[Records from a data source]
====

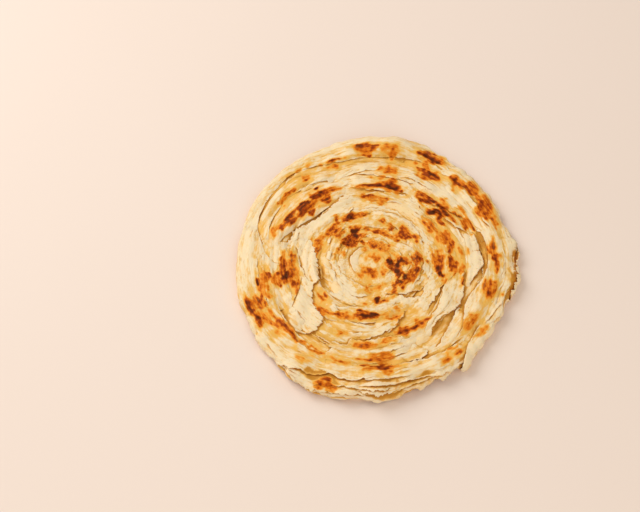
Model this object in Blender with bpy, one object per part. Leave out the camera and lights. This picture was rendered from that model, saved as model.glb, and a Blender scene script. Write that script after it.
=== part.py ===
"""Paratha: a round flaky flatbread, coiled from one pleated rope of dough and pressed flat.

Metres, +Z up. The origin lies on the surface that the bread rests on, under the middle of its
box. The nearest side of the bread faces -Y. The rope winds outwards clockwise, seen from above.
"""
import math

import bmesh
import bpy

# Outline of the pressed round: (direction in degrees, distance from the middle of its box).
OUTLINE = (
    (0, 0.0846),
    (20, 0.0824),
    (45, 0.0822),
    (60, 0.0860),
    (75, 0.0898),
    (100, 0.0886),
    (130, 0.0873),
    (160, 0.0853),
    (185, 0.0849),
    (210, 0.0862),
    (228, 0.0884),
    (243, 0.0914),
    (257, 0.0903),
    (272, 0.0868),
    (290, 0.0818),
    (310, 0.0798),
    (332, 0.0784),
    (348, 0.0820),
)

# Thickness, and how the top falls away to the rim.
THICKNESS = 0.0106
RIM_BAND = 0.0170
RIM_THICKNESS = 0.0052
EDGE_ROUNDING = 0.0026

# The coil: its middle, and where each turn begins as a share of the way out along +X.
COIL_MIDDLE = (-0.0080, -0.0010)
TURN_STARTS = (0.0, 0.075, 0.195, 0.40, 0.64, 0.79, 0.94, 1.10)
GROOVE_DEPTH = 0.0026
GROOVE_SHARPNESS = 3.5
PLEATS_PER_TURN = 3
PLEAT_HEIGHT = 0.0007
CALM_MIDDLE = 0.10

# Slow unevenness of the top: (waves per metre along X, along Y, height, phase in radians).
SWELLS = (
    (9.0, 4.0, 0.00050, 0.4),
    (-5.0, 11.0, 0.00045, 2.1),
    (17.0, 13.0, 0.00030, 4.0),
    (-21.0, 8.0, 0.00025, 1.3),
)

# Fineness of the mesh.
SPOKES = 112
TOP_RINGS = 34
EDGE_STEPS = 3

CRUST_COLOUR = (0.78, 0.55, 0.27, 1.0)
CRUST_ROUGHNESS = 0.6


def clear_scene():
    """Remove whatever objects the file opened with."""
    for old in list(bpy.data.objects):
        bpy.data.objects.remove(old, do_unlink=True)


def outline_point(step):
    """Point of the outline with that number, counted on round the bread, as (x, y)."""
    degrees, distance = OUTLINE[step % len(OUTLINE)]
    angle = math.radians(degrees)
    return distance * math.cos(angle), distance * math.sin(angle)


def smooth_between(before, near, far, after, share):
    """Catmull-Rom curve from near to far, steered by the points on either side."""
    bend = 2.0 * before - 5.0 * near + 4.0 * far - after
    twist = 3.0 * (near - far) + after - before
    return near + 0.5 * share * (far - before + share * (bend + share * twist))


def smooth_outline(steps_between=12):
    """The outline as a fine closed ring of (x, y) points."""
    ring = []
    for step in range(len(OUTLINE)):
        corners = [outline_point(step + offset) for offset in (-1, 0, 1, 2)]
        for fraction in range(steps_between):
            share = fraction / steps_between
            x = smooth_between(*[corner[0] for corner in corners], share)
            y = smooth_between(*[corner[1] for corner in corners], share)
            ring.append((x, y))
    return ring


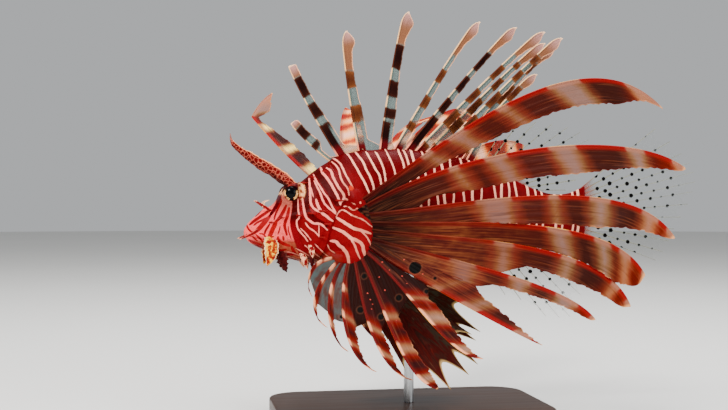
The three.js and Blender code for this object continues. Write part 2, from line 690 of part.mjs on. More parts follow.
const fish = new THREE.Group();
fish.position.set(-ROD_X, 0, AXIS_HEIGHT);
fish.add(
  meshOf('head', headSolid(), SKIN),
  meshOf('lower_jaw', jawSolid(), SKIN),
  meshOf('torso', torsoSolid(), SKIN),
  meshOf('tail', tailSolid(), SKIN),
  meshOf('dorsal_spines', dorsalSpines().subtract(bodyRoom), BANDED_FIN),
  meshOf('soft_dorsal_fin', edgeFin(SOFT_DORSAL, skinTop).subtract(bodyRoom), CLEAR_FIN),
  meshOf('anal_fin', edgeFin(ANAL, skinBelly).subtract(bodyRoom), CLEAR_FIN),
  meshOf('caudal_fin', caudalFin().subtract(bodyRoom), CLEAR_FIN),
);
for (const [label, side] of [['left', LEFT], ['right', RIGHT]]) {
  const tentacle = browTentacle(side).subtract(bodyRoom).subtract(eyeRoom);
  const upperFrom = side === LEFT ? 0 : FRONT_RAYS;
  const upper = pectoralStraps(side, upperFrom, UPPER_RAYS).subtract(fleshRoom);
  const lower = pectoralStraps(side, UPPER_RAYS, PECTORAL_RAYS).subtract(fleshRoom);
  fish.add(
    meshOf(`eye_${label}`, ball(EYE.x, side * EYE.y, EYE.z, EYE.radius, 14), EYEBALL),
    meshOf(`brow_tentacle_${label}`, tentacle, SKIN),
    meshOf(`pectoral_fin_${label}_upper`, upper, BANDED_FIN),
    meshOf(`pectoral_fin_${label}_lower`, lower, BANDED_FIN),
    meshOf(`pelvic_fin_${label}`, pelvicFin(side).subtract(fleshRoom), DARK_FIN),
  );
}
const frontStraps = pectoralStraps(RIGHT, 0, FRONT_RAYS).subtract(fleshRoom);
fish.add(meshOf('pectoral_fin_right_front', frontStraps, BANDED_FIN));

function standBase() {
  const { length, width, thick, corner } = BASE;
  const shape = new THREE.Shape();
  const x = length / 2 - corner;
  const y = width / 2 - corner;
  shape.absarc(x, y, corner, 0, Math.PI / 2);
  shape.absarc(-x, y, corner, Math.PI / 2, Math.PI);
  shape.absarc(-x, -y, corner, Math.PI, 1.5 * Math.PI);
  shape.absarc(x, -y, corner, 1.5 * Math.PI, 2 * Math.PI);
  return solidOf(new THREE.ExtrudeGeometry(shape, { depth: thick, bevelEnabled: false, curveSegments: 8 }));
}

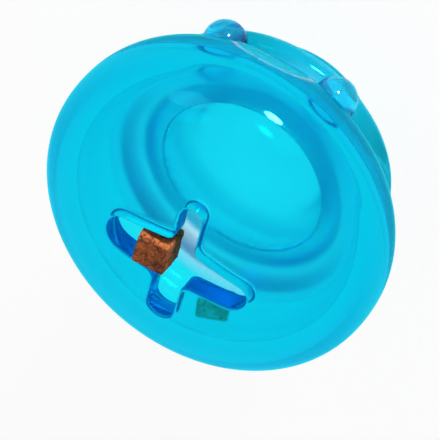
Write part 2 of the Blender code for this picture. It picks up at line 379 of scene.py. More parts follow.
@dataclass(frozen=True)
class BakedTreat:
    """Baked crumb with darker pits and scorched patches."""

    name: str
    crust: Colour
    scorched: Colour
    pit: Colour = (0.035, 0.012, 0.006)
    bright: Colour = (0.62, 0.24, 0.06)
    speckle_share: float = 0.35
    pit_share: float = 0.85
    bump_depth: float = 0.0004
    bump_strength: float = 0.9
    roughness: Point = (0.72, 0.92)
    shine: float = 0.3

    def material(self, crumb: NodeTree) -> Material:
        """Build the material.

        Args:
            crumb: The group with crumb, pits and patches.

        Returns:
            The material.
        """
        made, wiring = new_material(self.name)
        parts = wiring.add("ShaderNodeGroup", {"node_tree": crumb}).outputs
        crust = wiring.blend(parts["Patches"], self.crust, self.scorched)
        speckles = wiring.math("MULTIPLY", parts["Speckle"], self.speckle_share)
        grains = wiring.blend(speckles, crust, self.bright)
        pits = wiring.math("MULTIPLY", parts["Pits"], self.pit_share)
        relief = {"Strength": self.bump_strength, "Distance": self.bump_depth}
        shader = wiring.out(
            "ShaderNodeBsdfPrincipled",
            Base_Color=wiring.blend(pits, grains, self.pit),
            Roughness=wiring.spread(parts["Patches"], (0.0, 1.0), self.roughness),
            Normal=wiring.out("ShaderNodeBump", Height=parts["Height"], **relief),
            Specular_IOR_Level=self.shine,
        )
        wiring.add("ShaderNodeOutputMaterial", Surface=shader)
        return made


class Finishes:
    """Every material of the toy, built once."""

    def __init__(self) -> None:
        """Build the shared groups, then the materials."""
        flow = flow_group()
        crumb = crumb_group()
        self.front = ClearRubber(
            "clear_rubber_front", (0.0, 0.885, 0.972), density=180.0, wave_depth=0.00005, wave_scale=38.0
        ).material(flow)
        self.rear = ClearRubber(
            "clear_rubber_rear", (0.0, 0.940, 0.992), density=100.0, wave_depth=0.00006, wave_scale=55.0
        ).material(flow)
        self.stud = ClearRubber(
            "stud_rubber",
            (0.0, 0.979, 0.9970),
            density=800.0,
            wave_depth=0.00003,
            wave_scale=90.0,
            reflection=(0.4, 0.9, 1.0),
        ).material(flow)
        self.bond = CuredBond("cured_bond").material(flow)
        self.held = BakedTreat("held_crumb", (0.36, 0.085, 0.018), (0.15, 0.034, 0.010)).material(crumb)
        self.loose = BakedTreat("loose_crumb", (0.60, 0.42, 0.34), (0.38, 0.26, 0.20)).material(crumb)


def dress(piece: Object, slot: Slot, body: str, *nodes: Node) -> None:
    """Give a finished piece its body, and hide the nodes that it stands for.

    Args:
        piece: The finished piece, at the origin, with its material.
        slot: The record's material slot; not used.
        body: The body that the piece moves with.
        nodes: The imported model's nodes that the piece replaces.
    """
    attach(piece, body)
    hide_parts(*(node.value for node in nodes))
    piece.data.calc_loop_triangles()
    LOG.info("%s: %d triangles, rides on %s", piece.name, len(piece.data.loop_triangles), body)


def link(name: str, mesh: Mesh, material: Material | None = None) -> Object:
    """Put a mesh into the scene as an object at the origin.

    Args:
        name: The object's name.
        mesh: Its mesh.
        material: Its material, if the mesh has none yet.

    Returns:
        The object.
    """
    if material:
        mesh.materials.append(material)
    made = bpy.data.objects.new(name, mesh)
    bpy.context.scene.collection.objects.link(made)
    return made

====

#### [GOAL]
Word for word, quote the lines from the line containing "attach(piece, body)" through the end of the material, both included, and nothing else.

#### [FINISHED TASK]
    attach(piece, body)
    hide_parts(*(node.value for node in nodes))
    piece.data.calc_loop_triangles()
    LOG.info("%s: %d triangles, rides on %s", piece.name, len(piece.data.loop_triangles), body)


def link(name: str, mesh: Mesh, material: Material | None = None) -> Object:
    """Put a mesh into the scene as an object at the origin.

    Args:
        name: The object's name.
        mesh: Its mesh.
        material: Its material, if the mesh has none yet.

    Returns:
        The object.
    """
    if material:
        mesh.materials.append(material)
    made = bpy.data.objects.new(name, mesh)
    bpy.context.scene.collection.objects.link(made)
    return made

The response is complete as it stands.